Analyse Macron zieht sein letztes Ass aus dem Ärmel

Paris · Emmanuel Macron ist ein Mann der bildmächtigen Symbolik. Im Kampf gegen die Corona-Pandemie schwört Frankreichs Präsident sein Volk mit bebender Stimme auf einen „Krieg“ gegen das Virus ein.

 Emmanuel Macron versucht den Neustart – mit einem Regierungswechsel.

Emmanuel Macron versucht den Neustart – mit einem Regierungswechsel.

Foto: AP/Charles Platiau

Wenn er für den Umweltschutz kämpft, lässt er sich auf die schmelzenden Gletscher des Montblanc fliegen und doziert dort über den bedrohlichen Klimawandel.

Der Effekt beim Betrachter ist jedes Mal derselbe: Wow! Ähnlich überrascht waren die Franzosen am Freitag, als der Rücktritt der Regierung bekanntgegeben wurde und Emmanuel Macron nur wenige Stunden später mit Jean Castex einen neuen Regierungschef präsentierte. Auch dieses Mal werden die Probleme aber erst nach der großen Inszenierung beginnen. Im „Krieg“ gegen das Corona-Virus machte Frankreich eine denkbar schlechte Figur. Rund 30 000 Menschen sind inzwischen an den Folgen der Krankheit gestorben, so viel wie in kaum einem anderen europäischen Land. In Sachen Umweltschutz setzt der Präsident unbeirrt auf Atomkraft – eine Technik, die nicht nur in den Augen der Ökologen, angesichts der vielen ungelösten Probleme keine Zukunft hat. So machte Emmanuel Macron nach außen zwar immer eine gute Figur, doch er führte nach innen sein Volk von einer Enttäuschung zur nächsten. Inzwischen haben die Franzosen die Geduld verloren, sie wollen den Widerspruch zwischen der Rhetorik des Präsidenten und der Realität der Gesellschaft nicht mehr hinnehmen. Die Grünen stürmten in großen Städten wie Bordeaux, Marseille, Lyon oder Straßburg die Rathäuser, während die Kandidaten der Präsidentenpartei La République en Marche zähneknirschend ihre demütigenden Niederlagen eingestehen mussten.

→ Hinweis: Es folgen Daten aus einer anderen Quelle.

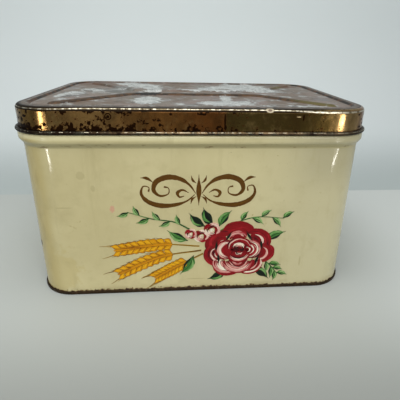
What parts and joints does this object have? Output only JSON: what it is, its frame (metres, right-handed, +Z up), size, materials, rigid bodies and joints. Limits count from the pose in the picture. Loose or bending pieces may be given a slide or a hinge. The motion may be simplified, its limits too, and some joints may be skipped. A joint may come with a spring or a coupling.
{
  "type": "bread box",
  "caption": "Rectangular tinplate bread box with rounded corners, a seamed base and a deep lift-off lid with a wired edge and pressed ribs.",
  "frame": {"origin": "on the table, at the middle of the base", "axes": "+X to the right along the length, +Y to the back, +Z up; the decorated front faces -Y"},
  "size_m": [0.3472, 0.2402, 0.1996],
  "materials": {
    "body_enamel": "cream stoved enamel on tinplate, worn, with small chips and rust spots",
    "base_tinplate": "bare tinplate, darkened and rusted along the seam",
    "lid_lacquer": "gold lacquer on tinplate, worn to bare tin on top, with dark rust spots",
    "wire": "plain steel wire"
  },
  "bodies": {
    "body": {"front_wrap": "body_enamel", "back_wrap": "body_enamel", "base_panel": "base_tinplate"},
    "lid": {"lid": "lid_lacquer", "lid_wire": "wire"}
  },
  "joints": [
    {"name": "lid_lift", "type": "slide", "parent": "body", "child": "lid", "axis": [0, 0, 1], "range_m": [0, 0.25]}
  ]
}
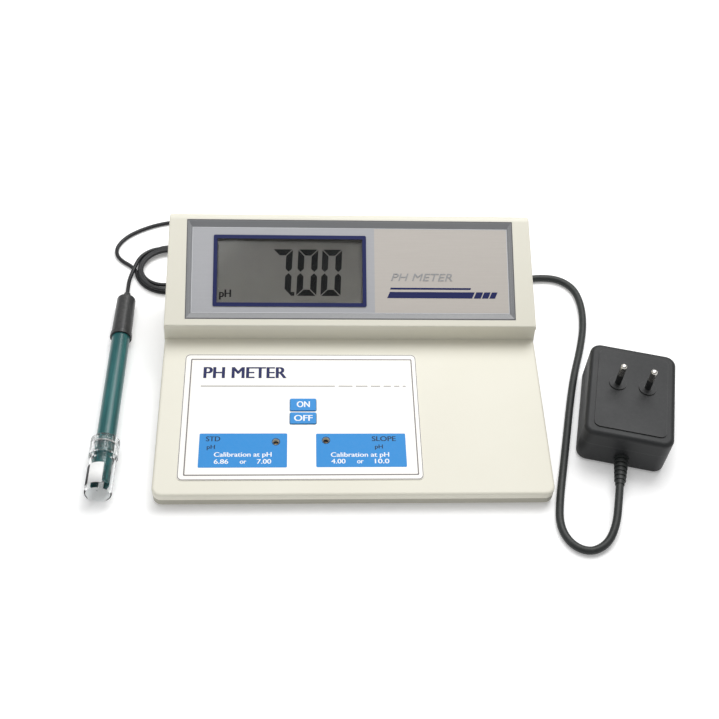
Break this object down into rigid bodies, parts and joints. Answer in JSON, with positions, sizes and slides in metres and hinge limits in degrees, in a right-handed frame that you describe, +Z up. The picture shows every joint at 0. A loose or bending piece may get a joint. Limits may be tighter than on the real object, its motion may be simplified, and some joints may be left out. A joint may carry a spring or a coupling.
{
  "type": "benchtop pH meter",
  "caption": "Benchtop pH meter: wedge case with a tilted display head, keypad deck, trimmers, a capped electrode on a cable and a plug-in mains adaptor.",
  "frame": {"origin": "bottom centre of the box round the case and the electrode, on the table", "axes": "+X to the user's right along the case's front edge, +Y to the back of the case, +Z up"},
  "size_m": [0.3822, 0.2848, 0.0715],
  "materials": {
    "case_cover": "fine moulded texture, ivory",
    "case_tray": "fine moulded texture, ivory",
    "foot_rubber": "matte",
    "screw_steel": "zinc plated",
    "bezel_grey": "satin, moulded",
    "fascia_print": "satin printed",
    "window_line": "satin print, navy",
    "clear_window": "clear plastic",
    "display_glass": "dark glass with a film",
    "strip_rubber": "matte",
    "board_green": "solder resist",
    "overlay_film": "satin printed film",
    "key_blue": "satin",
    "switch_black": "moulded",
    "trimmer_blue": "moulded",
    "rotor_brass": "turned",
    "chip_black": "moulded",
    "capacitor_sleeve": "shrink sleeve",
    "ribbon_grey": "satin",
    "lead_grey": "satin",
    "panel_aluminium": "brushed, anodised",
    "nickel": "nickel plated",
    "insulator_white": "moulded",
    "contact_gold": "gold plated",
    "jack_black": "moulded",
    "boot_black": "satin",
    "cable_black": "satin",
    "electrode_head": "moulded",
    "tube_teal": "translucent, polished",
    "electrode_glass": "clear",
    "bottle_plastic": "clear moulded plastic",
    "cap_clear": "clear moulded plastic, ribbed",
    "seal_rubber": "matte, grey",
    "cord_black": "satin",
    "adaptor_black": "fine moulded texture",
    "pin_nickel": "nickel plated",
    "core_steel": "laminated, varnished",
    "winding_tape": "polyester tape"
  },
  "bodies": {
    "case": {"bottom_shell": "case_tray", "top_shell": "case_cover", "rubber_feet": "foot_rubber", "case_screws": "screw_steel", "fascia_bezel": "bezel_grey", "fascia_plate": "fascia_print", "window_frame": "window_line", "display_window": "clear_window", "lcd_cell": "display_glass", "contact_strips": "strip_rubber", "display_board": "board_green", "keypad_overlay": "overlay_film", "key_switches": "switch_black", "key_board": "board_green", "trimmer_bodies": "trimmer_blue", "main_board": "board_green", "board_screws": "screw_steel", "amplifier_chip": "chip_black", "converter_chip": "chip_black", "smoothing_capacitors": "capacitor_sleeve", "ribbon_cable": "ribbon_grey", "input_lead": "lead_grey", "rear_panel": "panel_aluminium", "rear_panel_screws": "screw_steel", "socket_barrel": "nickel", "socket_nut": "nickel", "socket_insulator": "insulator_white", "socket_contact": "contact_gold", "power_jack": "jack_black", "plug_body": "nickel", "plug_insulator": "insulator_white", "plug_pin": "contact_gold", "plug_boot": "boot_black", "electrode_cable": "cable_black", "electrode_cable_coil": "cable_black", "electrode_cable_end": "cable_black", "electrode_head": "electrode_head", "electrode_tube": "tube_teal", "glass_stem": "electrode_glass", "power_plug": "boot_black", "power_cord_start": "cord_black", "power_cord_coil": "cord_black", "power_cord": "cord_black", "adaptor_relief": "cord_black", "adaptor_back_shell": "adaptor_black", "adaptor_front_shell": "adaptor_black", "adaptor_screws": "screw_steel", "adaptor_pins": "pin_nickel", "pin_sleeves": "adaptor_black", "transformer_core": "core_steel", "transformer_winding": "winding_tape", "rectifier_board": "board_green"},
    "on_key": {"on_key": "key_blue"},
    "off_key": {"off_key": "key_blue"},
    "std_rotor": {"std_rotor": "rotor_brass"},
    "slope_rotor": {"slope_rotor": "rotor_brass"},
    "locking_ring": {"plug_locking_ring": "nickel"},
    "cap": {"bottle_cap": "cap_clear", "bottle_seal": "seal_rubber"},
    "bottle": {"storage_bottle": "bottle_plastic"}
  },
  "joints": [
    {"name": "on_key_press", "type": "slide", "parent": "case", "child": "on_key", "axis": [0, 0.0872, -0.9962], "range_m": [0, 0.0005], "stiffness_N_per_m": 2000},
    {"name": "off_key_press", "type": "slide", "parent": "case", "child": "off_key", "axis": [0, 0.0872, -0.9962], "range_m": [0, 0.0005], "stiffness_N_per_m": 2000},
    {"name": "std_turn", "type": "hinge", "parent": "case", "child": "std_rotor", "pos_m": [-0.0281, -0.05614, 0.01618], "axis": [0, -0.0872, 0.9962], "range_deg": [-135, 135]},
    {"name": "slope_turn", "type": "hinge", "parent": "case", "child": "slope_rotor", "pos_m": [0.003, -0.05514, 0.01627], "axis": [0, -0.0872, 0.9962], "range_deg": [-135, 135]},
    {"name": "ring_turn", "type": "hinge", "parent": "case", "child": "locking_ring", "pos_m": [-0.0635, 0.0855, 0.026], "axis": [0, 1, 0], "range_deg": [0, 90]},
    {"name": "cap_pull", "type": "slide", "parent": "case", "child": "cap", "axis": [0, -0.9998, 0.0199], "range_m": [0, 0.06]},
    {"name": "bottle_turn", "type": "hinge", "parent": "cap", "child": "bottle", "pos_m": [-0.1345, -0.05751, 0.00918], "axis": [0, -0.9998, 0.0199], "range_deg": [0, 360]}
  ]
}
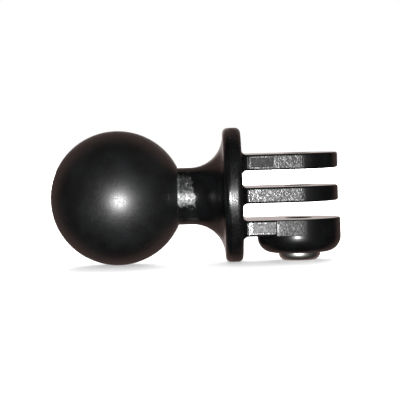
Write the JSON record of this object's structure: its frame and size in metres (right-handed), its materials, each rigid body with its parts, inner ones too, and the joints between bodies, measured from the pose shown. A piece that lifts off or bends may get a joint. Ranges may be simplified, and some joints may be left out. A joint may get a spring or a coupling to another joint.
{
  "type": "ball to three-prong clevis adapter",
  "caption": "Adapter with a rubber-covered mounting ball on a flared neck and flange, and a parallel-prong clevis with a captive lock nut.",
  "frame": {"origin": "centre of the ball", "axes": "+X from the ball to the prongs, along the neck; +Z along the clevis bore, away from the nut; +Y completes the frame"},
  "size_m": [0.0548, 0.0254, 0.0254],
  "materials": {
    "glass_filled_nylon": "satin moulded black, smooth neck and flange, fine spark texture on the prongs' sides",
    "cover_rubber": "smooth satin black rubber",
    "nut_steel": "bright plain steel",
    "ring_nylon": "plain translucent nylon"
  },
  "bodies": {
    "root": {"adapter_body": "glass_filled_nylon", "ball_cover": "cover_rubber", "lock_nut": "nut_steel", "locking_ring": "ring_nylon"}
  },
  "joints": []
}
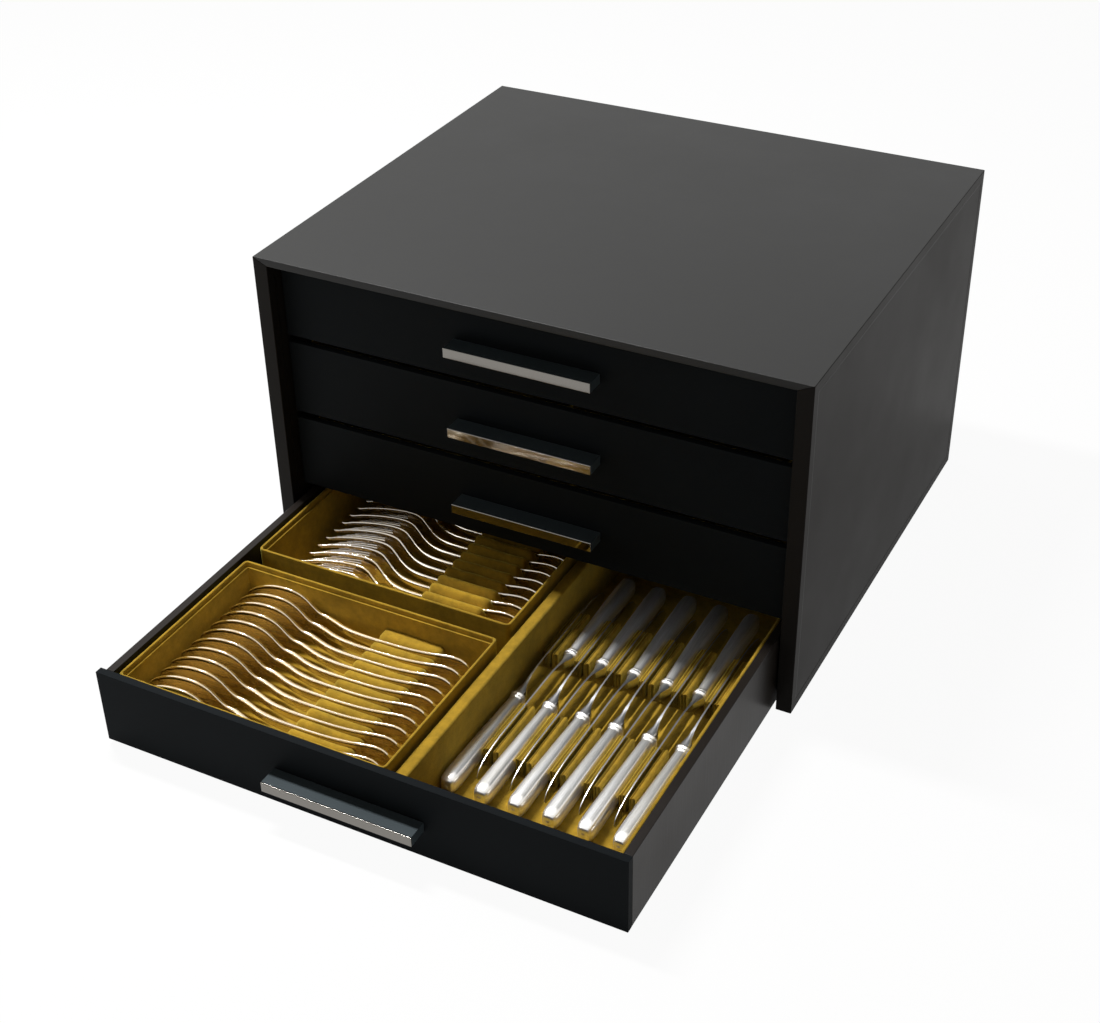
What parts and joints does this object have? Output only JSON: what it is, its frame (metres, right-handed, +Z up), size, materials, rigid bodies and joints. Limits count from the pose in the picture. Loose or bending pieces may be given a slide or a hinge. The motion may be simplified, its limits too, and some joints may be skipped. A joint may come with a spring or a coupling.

Emmanuel Macron steht am politischen Abgrund. Mit seiner Reformpolitik ist der ehrgeizige 42-Jährige gescheitert – was natürlich auch der Corona-Krise geschuldet ist. Bis zum Ende seiner Amtszeit 2022 wird er die Finanzen nicht sanieren können, da sich Frankreich massiv verschuldet hat. In dieser Situation begnügt sich der erklärte Machtpolitiker nicht mehr damit, irgendwelche größeren oder kleinen Stellschrauben zu justieren. Der Präsident hat sich zum ganz großen Befreiungsschlag entschieden: der Rücktritt der Regierung unter Premierminister Édouard Philippe. „Ökologischer Wiederaufbau“ mit einer starken sozialen Komponente ist jetzt eines der Schlagworte von Macron. Der Regierungschef hat zwar alle Kursänderungen in der gemeinsamen Vergangenheit treu ergeben vollzogen, fraglich aber ist, ob der bürgerliche Philippe den jetzigen Richtungswechsel ebenfalls klaglos mittragen würde. Zudem wäre es schwierig, den französischen Wählern eine neue Umweltpolitik zu verkaufen mit einem Mann an der Spitze der Regierung, der früher unter anderem als erfolgreicher Lobbyist beim Atomkonzern Areva gearbeitet hat. Nur wenige Stunden nach dem Rücktritt der Regierung präsentierte Emmanuel Macron schon einen Nachfolger: den in der Öffentlichkeit relativ unbekannten Jean Castex. Allerdings entfernt er sich mit dieser Wahl nicht allzu weit von dem Anforderungsprofil des Vorgängers, der einen Gegenpol zu dem in Frankreich noch immer eher links eingestuften Macron bilden sollte. Castex gehört der konservativen Oppositionspartei Les Républicains (LR) an. Er ist ein ehemaliger Mitarbeiter von Ex-Präsident Nicolas Sarkozy und Bürgermeister der kleinen Gemeinde Prades im Département Pyrénées-Orientales.

Emmanuel Macron zieht mit dem Austauschen der Regierung sein allerletztes Ass aus dem Ärmel. Er hat nun bis zur Präsidentenwahl zwei Jahre Zeit, um die von ihm enttäuschten Franzosen zu überzeugen, dass er mehr ist als ein grandioser Fensterredner.